Ezra 2:1-67 – Israel Transplanted

BIBLE TEXT

Ezra 2:1-67

SUMMARY

This list consists of those exiles who returned from Babylon with Zerubbabel.

ANALYSIS

Scholars inevitably find problems with this dreary list. The numbers are too large to convey accurately the actual host of the initial return, and the list seems misplaced and secondary in its present context. Most of the lists in Ezra-Nehemiah, however, have been constructed from other lists and serve the practical purpose of providing a running commentary on the status of the community in relation to the developing situation of reform. One scholar suggestively describes this lengthy register as “the living portions of Israel, roots and all, for transplanting.” The same list, with minor discrepancies, also appears at Nehemiah 7:6-69, though with a very different theological agenda. The purpose here is to lift up the community’s continuity with the past. This is accomplished in three ways:

1.    Comparison with Nehemiah 7:7 suggests that “Nahamani” has dropped out of our list. Restoring him to the list would yield a total of twelve names that may be taken as an echo of the original twelve tribes of Israel, a clear source of continuity.
2.    The list itself falls into two sections: those who could prove their descent from Israel of old, whether lay (vv. 2b-35) or clergy (vv. 36-58); and those who could not, again, whether lay (vv. 59-60) or clergy (61-63).
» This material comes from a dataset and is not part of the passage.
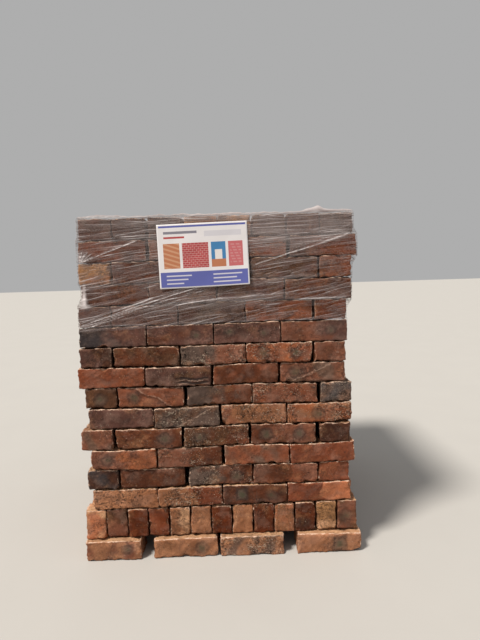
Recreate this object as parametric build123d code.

Continuity with the past is again of the essence.
3.    The framework of the list links people “to their own towns” (v. 1, see also v. 70), recalling the allocation of the land in Joshua under the leadership of a diarchy: Joshua and Eleazar (Joshua 14:1), and Zerubbabel and Jeshua (Ezra 2:2).

Thus, this tedious listing of returnees has been used to assure the restoration community that their occupation of the land is not serendipitous but based upon their ancestral roots as seen in their family pedigrees, as well as in their ancestral home as seen in their territorial situation. They have become the transplanted raw material from which God will grow Israel.